The climax sees Eagle, Markov, and a still-naked Susan (who despite being nude brandishes a Chinese “burp gun” in true Girls With Guns men’s adventure mag fashion) holding down the corridor while Chen sends cyborgs after them. Here finally we have more Eagle-vs.-cyborgs mayhem, with a handful of the massive Yetis attacking with violent results. Once again Eagle fires his darts point-blank into cyborg eyes and ears, but this time Eagle himself suffers serious damage, his right thumb nearly torn off by a Yeti claw. This lends tension to the finale, where for once Eagle is more desperate than usual, even struggling to load a new clip into his dart gun. (As for the thumb, the novel ends with Eagle figuring Merlin will have “the best surgeons in the world” fix it, but given the lack of continuity in the series, I’m betting the injury will never be mentioned again.) 

Eiden holds true to the other series tropes, with Eagle’s companions suffering even more drastically. Again though, this author shows a strange quirk for focusing on the wrong stuff. Instead of playing out more on battles with the Yetis and Dr. Chen, Eiden instead rushes through all of that and spends more time with Eagle wondering why he has such a strong hatred for Dr. Chen(?!). Eagle continues to ponder this for the last several pages, while we get more detail of how hard it is for him to sneak out of the base with his mangled hand. (Oh, and Eagle realizes on the last page that he hates Chen because Chen’s cyborg Yetis are an affront to nature!) I would’ve preferred more of the, you know, cyborg Yeti stuff, and less of the pointless introspection.

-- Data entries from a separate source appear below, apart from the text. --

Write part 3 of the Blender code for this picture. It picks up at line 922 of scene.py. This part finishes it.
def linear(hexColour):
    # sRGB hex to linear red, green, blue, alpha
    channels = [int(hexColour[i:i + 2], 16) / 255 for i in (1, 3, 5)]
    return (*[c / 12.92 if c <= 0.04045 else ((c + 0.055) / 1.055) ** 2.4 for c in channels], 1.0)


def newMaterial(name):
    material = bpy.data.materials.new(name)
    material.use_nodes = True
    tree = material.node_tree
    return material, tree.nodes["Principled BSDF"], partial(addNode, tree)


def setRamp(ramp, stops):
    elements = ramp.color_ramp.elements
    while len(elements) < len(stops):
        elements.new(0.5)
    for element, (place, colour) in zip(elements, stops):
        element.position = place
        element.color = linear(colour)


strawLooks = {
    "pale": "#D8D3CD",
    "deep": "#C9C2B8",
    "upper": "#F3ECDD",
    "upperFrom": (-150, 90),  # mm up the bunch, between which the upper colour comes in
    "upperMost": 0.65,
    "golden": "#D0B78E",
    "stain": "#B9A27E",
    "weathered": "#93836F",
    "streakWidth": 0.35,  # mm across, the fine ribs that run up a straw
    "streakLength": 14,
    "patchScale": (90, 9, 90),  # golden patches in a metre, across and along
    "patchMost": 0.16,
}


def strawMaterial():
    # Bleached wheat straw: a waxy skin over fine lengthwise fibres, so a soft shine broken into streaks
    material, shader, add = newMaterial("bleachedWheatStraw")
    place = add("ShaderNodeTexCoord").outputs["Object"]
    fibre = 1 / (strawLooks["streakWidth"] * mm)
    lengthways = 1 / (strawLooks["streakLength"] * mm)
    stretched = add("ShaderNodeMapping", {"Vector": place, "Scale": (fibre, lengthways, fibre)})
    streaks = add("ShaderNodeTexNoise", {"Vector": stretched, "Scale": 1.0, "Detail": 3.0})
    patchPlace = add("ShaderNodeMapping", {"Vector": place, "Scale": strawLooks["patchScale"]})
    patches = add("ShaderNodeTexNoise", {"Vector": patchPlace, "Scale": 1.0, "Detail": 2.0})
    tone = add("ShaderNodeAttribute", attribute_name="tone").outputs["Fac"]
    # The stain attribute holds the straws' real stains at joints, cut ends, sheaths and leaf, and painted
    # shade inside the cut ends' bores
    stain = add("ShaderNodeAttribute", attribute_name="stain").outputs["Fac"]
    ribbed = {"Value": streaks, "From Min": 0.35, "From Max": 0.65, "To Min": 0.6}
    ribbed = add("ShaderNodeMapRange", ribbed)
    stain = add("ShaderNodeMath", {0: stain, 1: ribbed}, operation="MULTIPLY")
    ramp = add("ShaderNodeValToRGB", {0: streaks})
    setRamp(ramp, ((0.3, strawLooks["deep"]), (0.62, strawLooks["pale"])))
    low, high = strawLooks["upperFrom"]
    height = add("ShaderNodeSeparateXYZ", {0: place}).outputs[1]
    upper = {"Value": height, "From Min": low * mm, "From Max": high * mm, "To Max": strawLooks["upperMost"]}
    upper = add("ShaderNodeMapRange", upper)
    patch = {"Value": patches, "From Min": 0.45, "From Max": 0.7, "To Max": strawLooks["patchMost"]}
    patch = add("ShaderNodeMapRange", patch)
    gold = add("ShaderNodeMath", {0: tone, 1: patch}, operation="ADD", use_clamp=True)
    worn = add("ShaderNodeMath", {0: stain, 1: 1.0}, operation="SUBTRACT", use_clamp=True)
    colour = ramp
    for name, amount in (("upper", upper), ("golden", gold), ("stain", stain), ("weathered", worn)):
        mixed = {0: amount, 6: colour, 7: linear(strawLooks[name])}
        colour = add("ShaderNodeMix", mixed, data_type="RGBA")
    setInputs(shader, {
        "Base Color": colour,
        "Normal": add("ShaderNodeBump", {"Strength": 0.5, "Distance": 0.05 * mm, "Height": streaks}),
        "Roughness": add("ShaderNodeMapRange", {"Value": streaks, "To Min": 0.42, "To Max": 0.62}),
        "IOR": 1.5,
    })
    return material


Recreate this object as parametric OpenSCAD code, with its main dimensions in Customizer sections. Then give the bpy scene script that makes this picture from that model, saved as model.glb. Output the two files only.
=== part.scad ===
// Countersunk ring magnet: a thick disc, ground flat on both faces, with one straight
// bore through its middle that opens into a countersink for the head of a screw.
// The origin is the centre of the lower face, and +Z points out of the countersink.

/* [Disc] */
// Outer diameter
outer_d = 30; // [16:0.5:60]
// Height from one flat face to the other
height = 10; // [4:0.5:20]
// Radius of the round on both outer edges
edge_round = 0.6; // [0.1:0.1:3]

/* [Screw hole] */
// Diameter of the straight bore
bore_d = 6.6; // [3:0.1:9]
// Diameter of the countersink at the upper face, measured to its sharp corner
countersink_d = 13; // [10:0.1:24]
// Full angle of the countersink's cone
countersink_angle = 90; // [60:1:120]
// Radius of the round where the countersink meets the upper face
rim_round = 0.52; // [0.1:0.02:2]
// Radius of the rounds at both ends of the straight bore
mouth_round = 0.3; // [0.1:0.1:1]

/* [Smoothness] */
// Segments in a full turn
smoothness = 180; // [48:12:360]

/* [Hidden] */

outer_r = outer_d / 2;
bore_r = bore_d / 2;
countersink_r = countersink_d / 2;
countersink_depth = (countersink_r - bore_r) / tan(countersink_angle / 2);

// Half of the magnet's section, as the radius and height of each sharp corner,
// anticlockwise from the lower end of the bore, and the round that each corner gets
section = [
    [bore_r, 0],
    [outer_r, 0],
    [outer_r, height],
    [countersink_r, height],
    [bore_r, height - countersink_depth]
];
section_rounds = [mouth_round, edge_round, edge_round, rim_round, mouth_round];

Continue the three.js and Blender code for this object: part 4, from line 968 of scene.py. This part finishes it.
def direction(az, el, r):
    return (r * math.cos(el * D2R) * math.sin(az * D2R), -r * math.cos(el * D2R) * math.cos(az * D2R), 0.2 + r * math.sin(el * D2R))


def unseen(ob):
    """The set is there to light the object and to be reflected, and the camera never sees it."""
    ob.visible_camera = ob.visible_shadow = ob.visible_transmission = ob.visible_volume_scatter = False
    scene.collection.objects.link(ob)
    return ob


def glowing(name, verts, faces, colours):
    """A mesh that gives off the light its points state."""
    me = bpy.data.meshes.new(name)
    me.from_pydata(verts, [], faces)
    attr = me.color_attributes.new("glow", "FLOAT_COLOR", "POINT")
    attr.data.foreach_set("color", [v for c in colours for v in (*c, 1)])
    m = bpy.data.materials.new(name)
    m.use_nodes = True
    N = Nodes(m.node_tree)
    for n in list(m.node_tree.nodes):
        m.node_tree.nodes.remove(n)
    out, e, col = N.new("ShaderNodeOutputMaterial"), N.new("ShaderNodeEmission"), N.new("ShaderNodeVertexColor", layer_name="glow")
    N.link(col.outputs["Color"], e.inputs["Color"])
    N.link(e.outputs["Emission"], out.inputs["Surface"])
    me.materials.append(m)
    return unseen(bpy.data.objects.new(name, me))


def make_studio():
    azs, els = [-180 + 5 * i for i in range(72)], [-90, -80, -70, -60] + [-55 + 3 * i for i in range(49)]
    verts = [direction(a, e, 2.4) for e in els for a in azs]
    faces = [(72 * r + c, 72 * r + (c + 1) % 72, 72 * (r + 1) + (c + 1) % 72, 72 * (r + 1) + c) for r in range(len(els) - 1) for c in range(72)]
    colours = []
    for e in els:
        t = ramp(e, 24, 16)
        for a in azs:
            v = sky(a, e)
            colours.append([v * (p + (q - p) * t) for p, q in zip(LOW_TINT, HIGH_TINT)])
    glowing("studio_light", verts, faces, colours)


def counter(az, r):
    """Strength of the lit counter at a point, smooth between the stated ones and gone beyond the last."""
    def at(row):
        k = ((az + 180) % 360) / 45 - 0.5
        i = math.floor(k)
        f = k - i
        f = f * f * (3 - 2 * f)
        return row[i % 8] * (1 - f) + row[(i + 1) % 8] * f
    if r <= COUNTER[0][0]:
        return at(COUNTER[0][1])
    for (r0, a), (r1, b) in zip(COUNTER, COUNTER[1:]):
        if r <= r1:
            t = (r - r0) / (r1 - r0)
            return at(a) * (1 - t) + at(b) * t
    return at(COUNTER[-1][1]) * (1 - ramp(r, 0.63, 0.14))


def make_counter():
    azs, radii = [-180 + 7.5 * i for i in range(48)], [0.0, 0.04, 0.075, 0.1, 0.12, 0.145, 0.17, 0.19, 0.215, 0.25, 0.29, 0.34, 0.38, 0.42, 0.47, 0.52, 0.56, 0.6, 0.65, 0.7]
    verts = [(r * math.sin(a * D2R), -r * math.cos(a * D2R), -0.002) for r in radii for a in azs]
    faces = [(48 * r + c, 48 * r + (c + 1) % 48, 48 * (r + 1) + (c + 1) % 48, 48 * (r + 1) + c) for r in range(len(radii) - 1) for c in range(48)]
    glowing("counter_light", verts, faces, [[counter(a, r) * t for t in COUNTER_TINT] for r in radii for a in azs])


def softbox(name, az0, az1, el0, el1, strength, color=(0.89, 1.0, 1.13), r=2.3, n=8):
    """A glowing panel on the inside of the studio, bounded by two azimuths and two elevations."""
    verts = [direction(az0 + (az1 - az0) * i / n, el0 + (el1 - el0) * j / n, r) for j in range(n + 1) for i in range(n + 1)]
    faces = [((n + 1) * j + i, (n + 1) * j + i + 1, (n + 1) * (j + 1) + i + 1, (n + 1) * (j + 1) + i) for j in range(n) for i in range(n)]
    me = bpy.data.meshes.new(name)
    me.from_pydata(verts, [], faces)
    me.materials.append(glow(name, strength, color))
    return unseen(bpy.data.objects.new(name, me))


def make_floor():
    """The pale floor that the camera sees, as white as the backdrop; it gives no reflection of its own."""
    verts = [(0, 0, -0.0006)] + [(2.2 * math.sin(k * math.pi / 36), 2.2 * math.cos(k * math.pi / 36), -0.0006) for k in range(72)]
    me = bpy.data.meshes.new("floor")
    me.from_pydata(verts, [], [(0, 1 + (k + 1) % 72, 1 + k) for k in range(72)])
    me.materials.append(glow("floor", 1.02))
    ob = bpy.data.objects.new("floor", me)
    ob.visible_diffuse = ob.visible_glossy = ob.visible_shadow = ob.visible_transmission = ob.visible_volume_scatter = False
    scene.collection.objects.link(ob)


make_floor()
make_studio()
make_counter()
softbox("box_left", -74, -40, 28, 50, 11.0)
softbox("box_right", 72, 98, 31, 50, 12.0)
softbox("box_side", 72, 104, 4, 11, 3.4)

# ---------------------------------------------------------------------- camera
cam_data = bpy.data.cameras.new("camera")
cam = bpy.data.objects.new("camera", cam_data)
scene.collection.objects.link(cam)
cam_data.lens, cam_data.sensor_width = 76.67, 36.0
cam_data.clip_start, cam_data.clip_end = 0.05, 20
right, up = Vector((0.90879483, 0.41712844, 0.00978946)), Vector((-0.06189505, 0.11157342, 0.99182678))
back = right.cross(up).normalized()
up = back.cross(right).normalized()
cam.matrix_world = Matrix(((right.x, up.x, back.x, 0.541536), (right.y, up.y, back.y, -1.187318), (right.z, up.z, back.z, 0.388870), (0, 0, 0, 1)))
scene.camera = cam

I think I say this every time, but this is my favorite men’s adventure series. Well, this and Andrew Sugar’s The Enforcer. But as I mentioned above John Eagle Expeditor is just pure escapist fun, so much so that you can overlook the occasional tendency to pad out the pages. The three authors more than make up for it with pulpy plotting, a lurid vibe, and lots of sex – and besides, there aren’t too many other series that would feature cyborg Yetis as the villains.